And if mine, my dear Margaret, has thus strayed, what must yours do which is so much more powerful. It is now my constant endeavor to keep mine within due bounds, very rigid ones too sometimes fancy. I have not suffered it to travel this road a great many months. For perhaps I never may marry, or if I should, I may meet with a very different being from my ideal companion and then my disappoinment may make me slight every comfort which I might have really enjoyed had I not unwisely [] an unattainble standard by which to estimate their merits.
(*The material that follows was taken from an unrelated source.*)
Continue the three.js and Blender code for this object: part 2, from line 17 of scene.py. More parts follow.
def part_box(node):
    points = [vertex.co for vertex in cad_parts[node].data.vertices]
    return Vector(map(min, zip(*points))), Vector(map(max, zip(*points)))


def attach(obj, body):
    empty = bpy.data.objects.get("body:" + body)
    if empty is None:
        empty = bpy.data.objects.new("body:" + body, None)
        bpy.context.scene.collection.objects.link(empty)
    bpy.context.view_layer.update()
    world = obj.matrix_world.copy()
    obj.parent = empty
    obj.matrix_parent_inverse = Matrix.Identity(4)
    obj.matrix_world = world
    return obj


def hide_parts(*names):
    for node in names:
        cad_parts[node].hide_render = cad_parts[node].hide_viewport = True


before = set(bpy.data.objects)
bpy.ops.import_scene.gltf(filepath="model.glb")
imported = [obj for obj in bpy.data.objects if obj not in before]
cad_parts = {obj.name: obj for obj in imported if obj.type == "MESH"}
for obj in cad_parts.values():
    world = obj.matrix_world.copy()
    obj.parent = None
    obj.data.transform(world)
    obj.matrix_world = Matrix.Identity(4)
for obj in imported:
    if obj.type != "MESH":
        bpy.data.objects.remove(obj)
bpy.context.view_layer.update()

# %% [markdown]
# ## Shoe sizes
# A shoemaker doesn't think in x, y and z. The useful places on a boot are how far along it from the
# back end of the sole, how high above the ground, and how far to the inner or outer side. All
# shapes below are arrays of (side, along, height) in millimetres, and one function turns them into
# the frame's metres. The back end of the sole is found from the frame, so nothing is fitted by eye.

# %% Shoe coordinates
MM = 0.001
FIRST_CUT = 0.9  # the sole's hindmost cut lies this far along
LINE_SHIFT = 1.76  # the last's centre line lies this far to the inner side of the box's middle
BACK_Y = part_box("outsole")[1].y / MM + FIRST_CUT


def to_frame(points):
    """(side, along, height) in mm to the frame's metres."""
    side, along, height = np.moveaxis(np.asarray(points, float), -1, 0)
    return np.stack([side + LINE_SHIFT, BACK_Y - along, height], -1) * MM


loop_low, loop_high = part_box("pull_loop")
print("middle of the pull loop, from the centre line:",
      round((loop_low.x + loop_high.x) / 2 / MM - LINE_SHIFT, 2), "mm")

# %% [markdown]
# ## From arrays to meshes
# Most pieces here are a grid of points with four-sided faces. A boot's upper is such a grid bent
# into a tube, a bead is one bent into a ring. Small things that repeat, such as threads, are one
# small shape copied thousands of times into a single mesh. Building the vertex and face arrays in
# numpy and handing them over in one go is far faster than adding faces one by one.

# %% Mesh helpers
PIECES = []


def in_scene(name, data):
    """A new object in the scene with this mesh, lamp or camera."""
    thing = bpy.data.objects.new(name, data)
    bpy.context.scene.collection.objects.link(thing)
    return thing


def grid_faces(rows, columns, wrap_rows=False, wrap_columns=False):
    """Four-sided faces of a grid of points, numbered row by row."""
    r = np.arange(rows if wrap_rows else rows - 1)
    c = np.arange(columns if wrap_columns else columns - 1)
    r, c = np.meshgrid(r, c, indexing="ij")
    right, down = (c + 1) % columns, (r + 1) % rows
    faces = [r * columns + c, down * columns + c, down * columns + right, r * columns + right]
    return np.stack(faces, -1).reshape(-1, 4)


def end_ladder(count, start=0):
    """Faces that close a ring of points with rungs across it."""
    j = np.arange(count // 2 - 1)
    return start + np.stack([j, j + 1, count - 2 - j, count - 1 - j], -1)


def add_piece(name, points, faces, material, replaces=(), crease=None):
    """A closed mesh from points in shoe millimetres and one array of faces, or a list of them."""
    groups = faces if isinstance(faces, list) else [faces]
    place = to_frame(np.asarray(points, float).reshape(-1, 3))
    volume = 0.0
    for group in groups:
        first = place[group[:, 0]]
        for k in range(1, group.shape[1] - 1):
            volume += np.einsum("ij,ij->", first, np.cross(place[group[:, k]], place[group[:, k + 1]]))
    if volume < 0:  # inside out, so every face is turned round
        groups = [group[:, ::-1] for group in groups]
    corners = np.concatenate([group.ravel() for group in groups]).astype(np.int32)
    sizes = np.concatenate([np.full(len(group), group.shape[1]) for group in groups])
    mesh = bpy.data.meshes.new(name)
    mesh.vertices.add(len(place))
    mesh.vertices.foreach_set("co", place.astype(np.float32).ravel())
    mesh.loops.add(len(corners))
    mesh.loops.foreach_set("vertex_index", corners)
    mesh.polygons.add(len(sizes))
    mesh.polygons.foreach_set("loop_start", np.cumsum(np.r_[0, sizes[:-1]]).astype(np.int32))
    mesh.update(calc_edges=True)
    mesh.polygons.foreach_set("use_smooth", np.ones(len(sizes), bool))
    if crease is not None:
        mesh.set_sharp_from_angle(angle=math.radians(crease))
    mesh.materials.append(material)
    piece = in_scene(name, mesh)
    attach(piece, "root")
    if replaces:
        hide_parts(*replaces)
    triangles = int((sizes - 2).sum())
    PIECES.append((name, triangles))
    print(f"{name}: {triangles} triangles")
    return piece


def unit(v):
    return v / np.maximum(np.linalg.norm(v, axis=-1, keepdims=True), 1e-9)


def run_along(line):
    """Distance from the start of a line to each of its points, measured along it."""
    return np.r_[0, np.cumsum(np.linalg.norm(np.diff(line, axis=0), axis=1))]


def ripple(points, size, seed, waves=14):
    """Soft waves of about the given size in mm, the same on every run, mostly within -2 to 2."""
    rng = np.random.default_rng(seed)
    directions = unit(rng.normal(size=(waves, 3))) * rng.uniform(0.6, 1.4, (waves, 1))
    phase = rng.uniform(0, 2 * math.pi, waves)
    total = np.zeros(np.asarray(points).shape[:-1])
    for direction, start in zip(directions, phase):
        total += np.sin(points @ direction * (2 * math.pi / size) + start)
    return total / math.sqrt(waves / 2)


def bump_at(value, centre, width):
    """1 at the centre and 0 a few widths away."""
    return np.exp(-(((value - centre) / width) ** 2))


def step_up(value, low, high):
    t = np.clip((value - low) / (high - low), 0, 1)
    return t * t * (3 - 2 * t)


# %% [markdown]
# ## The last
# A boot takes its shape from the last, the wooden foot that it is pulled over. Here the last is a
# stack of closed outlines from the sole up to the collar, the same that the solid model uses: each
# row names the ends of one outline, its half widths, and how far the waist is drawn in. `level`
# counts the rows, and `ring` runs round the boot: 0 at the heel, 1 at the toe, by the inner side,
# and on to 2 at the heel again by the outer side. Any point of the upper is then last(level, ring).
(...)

I think you right in allowing me to tell M Bleeker. His long friendship demands this proof of your confidence, and as you say, he would soon hear it from another quarter. I think he improved, Margaret, that is, I find more pleasure in his company than formerly. He is not so profuse in witticisms.

I saw Mr Barker this morning, talked to him a good deal. Yet that was not what I wanted, I wanted him to talk to me. I cannot form an opinion of him yet.

I have been quite uneasy at not hearing from Mary Smith, wanting to write to her very much, that she had not answered my last letter, but I seemed not to have any thing that related to myself of sufficient importance to write, and enquiries after the health of another, though it deeply interested me, yet seemed so little to write about.

While I was at Greenwich, D Miller, Mr Johnson, Mr Bleeker and Miss Roe made Mrs Higginson a visit at New York.

I saw Mr Johnson and Mr Brown last evening. The latter expects to be in Brunswick the first of next week, and Mr Bleeker I believe, will accompany him. They talk of going to Philad together. It would be a mad scheme for WB at this season of the year.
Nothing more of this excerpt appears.